#### WHAT THIS TASK INVOLVES
Every line in the listing is to be echoed verbatim.

#### AVAILABLE DATA

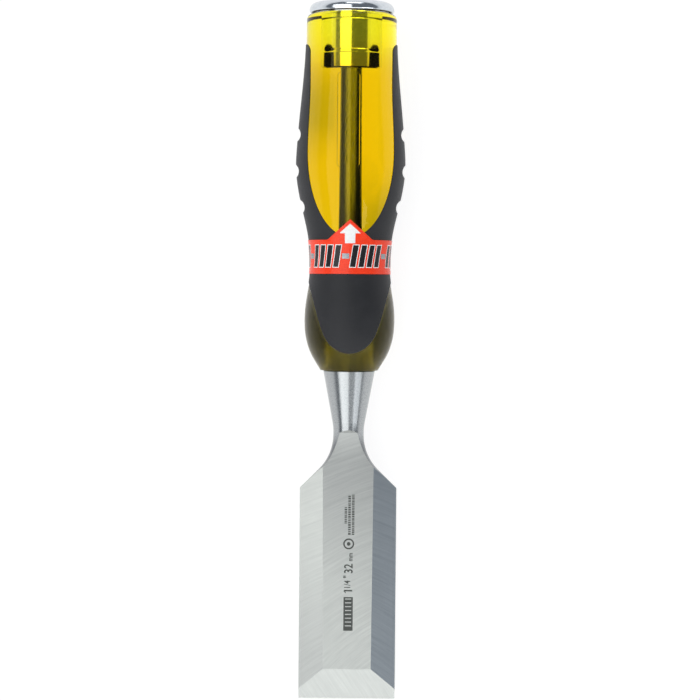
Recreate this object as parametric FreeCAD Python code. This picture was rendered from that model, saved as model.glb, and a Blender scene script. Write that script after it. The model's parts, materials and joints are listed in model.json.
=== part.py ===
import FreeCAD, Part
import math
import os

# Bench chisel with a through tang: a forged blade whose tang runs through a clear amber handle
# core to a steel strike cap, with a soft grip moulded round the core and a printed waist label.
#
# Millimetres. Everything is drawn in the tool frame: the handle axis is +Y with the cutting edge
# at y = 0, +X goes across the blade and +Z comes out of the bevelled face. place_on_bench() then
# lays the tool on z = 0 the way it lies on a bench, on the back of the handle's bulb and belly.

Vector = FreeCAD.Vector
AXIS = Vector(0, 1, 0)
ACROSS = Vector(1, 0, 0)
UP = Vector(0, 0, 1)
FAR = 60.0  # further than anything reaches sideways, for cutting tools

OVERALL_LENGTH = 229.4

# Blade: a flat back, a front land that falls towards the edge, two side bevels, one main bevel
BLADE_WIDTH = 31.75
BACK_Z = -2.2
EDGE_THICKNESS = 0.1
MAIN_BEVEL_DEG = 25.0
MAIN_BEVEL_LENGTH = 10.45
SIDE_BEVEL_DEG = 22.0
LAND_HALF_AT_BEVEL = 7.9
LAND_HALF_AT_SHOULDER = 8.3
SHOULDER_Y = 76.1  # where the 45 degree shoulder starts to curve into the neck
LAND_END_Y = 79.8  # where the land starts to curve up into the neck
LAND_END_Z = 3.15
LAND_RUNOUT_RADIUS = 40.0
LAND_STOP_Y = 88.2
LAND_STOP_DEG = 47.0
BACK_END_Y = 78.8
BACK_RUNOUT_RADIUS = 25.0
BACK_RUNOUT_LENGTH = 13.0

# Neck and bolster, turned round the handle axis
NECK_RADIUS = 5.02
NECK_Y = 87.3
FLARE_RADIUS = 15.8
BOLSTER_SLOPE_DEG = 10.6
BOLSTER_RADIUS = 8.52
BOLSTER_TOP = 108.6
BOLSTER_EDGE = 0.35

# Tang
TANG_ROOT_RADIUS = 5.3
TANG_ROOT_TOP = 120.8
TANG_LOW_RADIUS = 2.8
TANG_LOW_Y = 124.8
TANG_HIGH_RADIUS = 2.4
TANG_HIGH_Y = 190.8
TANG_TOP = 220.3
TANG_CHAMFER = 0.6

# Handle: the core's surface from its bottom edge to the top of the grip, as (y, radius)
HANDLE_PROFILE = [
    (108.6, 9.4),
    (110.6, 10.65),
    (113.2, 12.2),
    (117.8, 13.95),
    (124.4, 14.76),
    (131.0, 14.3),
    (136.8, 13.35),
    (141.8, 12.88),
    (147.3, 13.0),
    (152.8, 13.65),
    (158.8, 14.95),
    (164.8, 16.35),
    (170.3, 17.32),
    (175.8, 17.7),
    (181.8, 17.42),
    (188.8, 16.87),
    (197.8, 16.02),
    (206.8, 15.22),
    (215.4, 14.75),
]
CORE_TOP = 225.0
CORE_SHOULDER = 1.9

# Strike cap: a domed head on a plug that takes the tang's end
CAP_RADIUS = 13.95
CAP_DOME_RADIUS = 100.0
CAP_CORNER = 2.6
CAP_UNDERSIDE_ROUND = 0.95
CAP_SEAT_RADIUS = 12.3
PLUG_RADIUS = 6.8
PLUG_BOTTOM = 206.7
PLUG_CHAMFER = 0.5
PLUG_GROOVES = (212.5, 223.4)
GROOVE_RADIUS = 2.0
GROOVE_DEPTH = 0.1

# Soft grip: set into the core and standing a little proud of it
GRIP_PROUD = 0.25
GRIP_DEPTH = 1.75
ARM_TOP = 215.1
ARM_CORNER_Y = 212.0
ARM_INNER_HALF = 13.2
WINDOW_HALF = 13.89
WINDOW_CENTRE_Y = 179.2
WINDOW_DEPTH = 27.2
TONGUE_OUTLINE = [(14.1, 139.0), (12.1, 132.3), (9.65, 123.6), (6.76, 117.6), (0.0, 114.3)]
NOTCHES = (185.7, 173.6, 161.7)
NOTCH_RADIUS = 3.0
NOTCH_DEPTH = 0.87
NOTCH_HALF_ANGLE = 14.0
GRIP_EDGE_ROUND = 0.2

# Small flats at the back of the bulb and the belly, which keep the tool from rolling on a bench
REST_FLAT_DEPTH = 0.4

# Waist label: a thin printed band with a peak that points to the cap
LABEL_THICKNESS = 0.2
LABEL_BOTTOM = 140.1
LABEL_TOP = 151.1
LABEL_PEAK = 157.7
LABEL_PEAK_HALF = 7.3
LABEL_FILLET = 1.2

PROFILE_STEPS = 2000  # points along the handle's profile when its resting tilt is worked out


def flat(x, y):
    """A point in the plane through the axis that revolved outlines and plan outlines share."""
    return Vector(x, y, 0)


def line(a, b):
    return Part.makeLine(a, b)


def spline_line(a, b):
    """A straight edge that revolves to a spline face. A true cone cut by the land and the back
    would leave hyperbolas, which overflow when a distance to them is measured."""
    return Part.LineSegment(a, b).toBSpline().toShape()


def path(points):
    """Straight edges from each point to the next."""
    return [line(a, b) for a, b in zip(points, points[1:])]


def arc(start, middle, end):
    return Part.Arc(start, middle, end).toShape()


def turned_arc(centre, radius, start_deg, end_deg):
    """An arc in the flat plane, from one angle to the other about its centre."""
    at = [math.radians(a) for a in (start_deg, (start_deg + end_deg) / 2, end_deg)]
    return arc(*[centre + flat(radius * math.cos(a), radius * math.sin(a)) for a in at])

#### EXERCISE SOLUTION
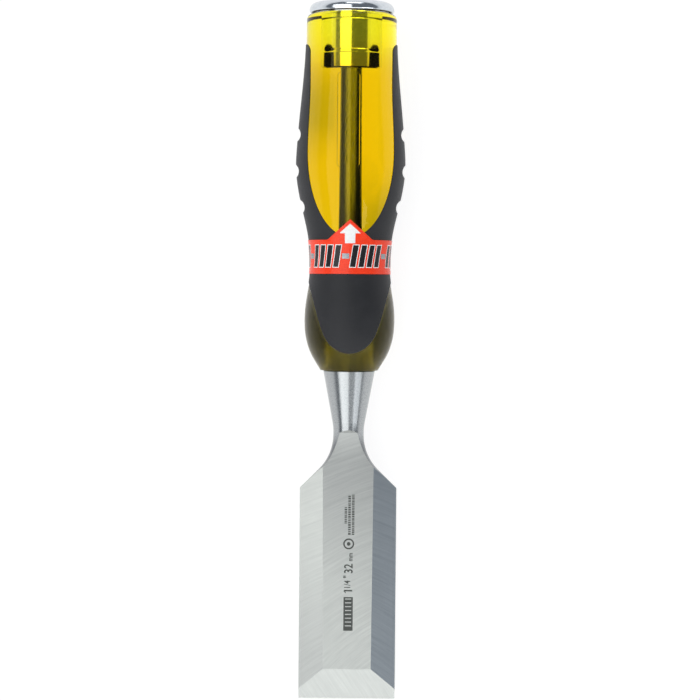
Recreate this object as parametric FreeCAD Python code. This picture was rendered from that model, saved as model.glb, and a Blender scene script. Write that script after it. The model's parts, materials and joints are listed in model.json.
=== part.py ===
import FreeCAD, Part
import math
import os

# Bench chisel with a through tang: a forged blade whose tang runs through a clear amber handle
# core to a steel strike cap, with a soft grip moulded round the core and a printed waist label.
#
# Millimetres. Everything is drawn in the tool frame: the handle axis is +Y with the cutting edge
# at y = 0, +X goes across the blade and +Z comes out of the bevelled face. place_on_bench() then
# lays the tool on z = 0 the way it lies on a bench, on the back of the handle's bulb and belly.

Vector = FreeCAD.Vector
AXIS = Vector(0, 1, 0)
ACROSS = Vector(1, 0, 0)
UP = Vector(0, 0, 1)
FAR = 60.0  # further than anything reaches sideways, for cutting tools

OVERALL_LENGTH = 229.4

# Blade: a flat back, a front land that falls towards the edge, two side bevels, one main bevel
BLADE_WIDTH = 31.75
BACK_Z = -2.2
EDGE_THICKNESS = 0.1
MAIN_BEVEL_DEG = 25.0
MAIN_BEVEL_LENGTH = 10.45
SIDE_BEVEL_DEG = 22.0
LAND_HALF_AT_BEVEL = 7.9
LAND_HALF_AT_SHOULDER = 8.3
SHOULDER_Y = 76.1  # where the 45 degree shoulder starts to curve into the neck
LAND_END_Y = 79.8  # where the land starts to curve up into the neck
LAND_END_Z = 3.15
LAND_RUNOUT_RADIUS = 40.0
LAND_STOP_Y = 88.2
LAND_STOP_DEG = 47.0
BACK_END_Y = 78.8
BACK_RUNOUT_RADIUS = 25.0
BACK_RUNOUT_LENGTH = 13.0

# Neck and bolster, turned round the handle axis
NECK_RADIUS = 5.02
NECK_Y = 87.3
FLARE_RADIUS = 15.8
BOLSTER_SLOPE_DEG = 10.6
BOLSTER_RADIUS = 8.52
BOLSTER_TOP = 108.6
BOLSTER_EDGE = 0.35

# Tang
TANG_ROOT_RADIUS = 5.3
TANG_ROOT_TOP = 120.8
TANG_LOW_RADIUS = 2.8
TANG_LOW_Y = 124.8
TANG_HIGH_RADIUS = 2.4
TANG_HIGH_Y = 190.8
TANG_TOP = 220.3
TANG_CHAMFER = 0.6

# Handle: the core's surface from its bottom edge to the top of the grip, as (y, radius)
HANDLE_PROFILE = [
    (108.6, 9.4),
    (110.6, 10.65),
    (113.2, 12.2),
    (117.8, 13.95),
    (124.4, 14.76),
    (131.0, 14.3),
    (136.8, 13.35),
    (141.8, 12.88),
    (147.3, 13.0),
    (152.8, 13.65),
    (158.8, 14.95),
    (164.8, 16.35),
    (170.3, 17.32),
    (175.8, 17.7),
    (181.8, 17.42),
    (188.8, 16.87),
    (197.8, 16.02),
    (206.8, 15.22),
    (215.4, 14.75),
]
CORE_TOP = 225.0
CORE_SHOULDER = 1.9

# Strike cap: a domed head on a plug that takes the tang's end
CAP_RADIUS = 13.95
CAP_DOME_RADIUS = 100.0
CAP_CORNER = 2.6
CAP_UNDERSIDE_ROUND = 0.95
CAP_SEAT_RADIUS = 12.3
PLUG_RADIUS = 6.8
PLUG_BOTTOM = 206.7
PLUG_CHAMFER = 0.5
PLUG_GROOVES = (212.5, 223.4)
GROOVE_RADIUS = 2.0
GROOVE_DEPTH = 0.1

# Soft grip: set into the core and standing a little proud of it
GRIP_PROUD = 0.25
GRIP_DEPTH = 1.75
ARM_TOP = 215.1
ARM_CORNER_Y = 212.0
ARM_INNER_HALF = 13.2
WINDOW_HALF = 13.89
WINDOW_CENTRE_Y = 179.2
WINDOW_DEPTH = 27.2
TONGUE_OUTLINE = [(14.1, 139.0), (12.1, 132.3), (9.65, 123.6), (6.76, 117.6), (0.0, 114.3)]
NOTCHES = (185.7, 173.6, 161.7)
NOTCH_RADIUS = 3.0
NOTCH_DEPTH = 0.87
NOTCH_HALF_ANGLE = 14.0
GRIP_EDGE_ROUND = 0.2

# Small flats at the back of the bulb and the belly, which keep the tool from rolling on a bench
REST_FLAT_DEPTH = 0.4

# Waist label: a thin printed band with a peak that points to the cap
LABEL_THICKNESS = 0.2
LABEL_BOTTOM = 140.1
LABEL_TOP = 151.1
LABEL_PEAK = 157.7
LABEL_PEAK_HALF = 7.3
LABEL_FILLET = 1.2

PROFILE_STEPS = 2000  # points along the handle's profile when its resting tilt is worked out


def flat(x, y):
    """A point in the plane through the axis that revolved outlines and plan outlines share."""
    return Vector(x, y, 0)


def line(a, b):
    return Part.makeLine(a, b)


def spline_line(a, b):
    """A straight edge that revolves to a spline face. A true cone cut by the land and the back
    would leave hyperbolas, which overflow when a distance to them is measured."""
    return Part.LineSegment(a, b).toBSpline().toShape()


def path(points):
    """Straight edges from each point to the next."""
    return [line(a, b) for a, b in zip(points, points[1:])]


def arc(start, middle, end):
    return Part.Arc(start, middle, end).toShape()


def turned_arc(centre, radius, start_deg, end_deg):
    """An arc in the flat plane, from one angle to the other about its centre."""
    at = [math.radians(a) for a in (start_deg, (start_deg + end_deg) / 2, end_deg)]
    return arc(*[centre + flat(radius * math.cos(a), radius * math.sin(a)) for a in at])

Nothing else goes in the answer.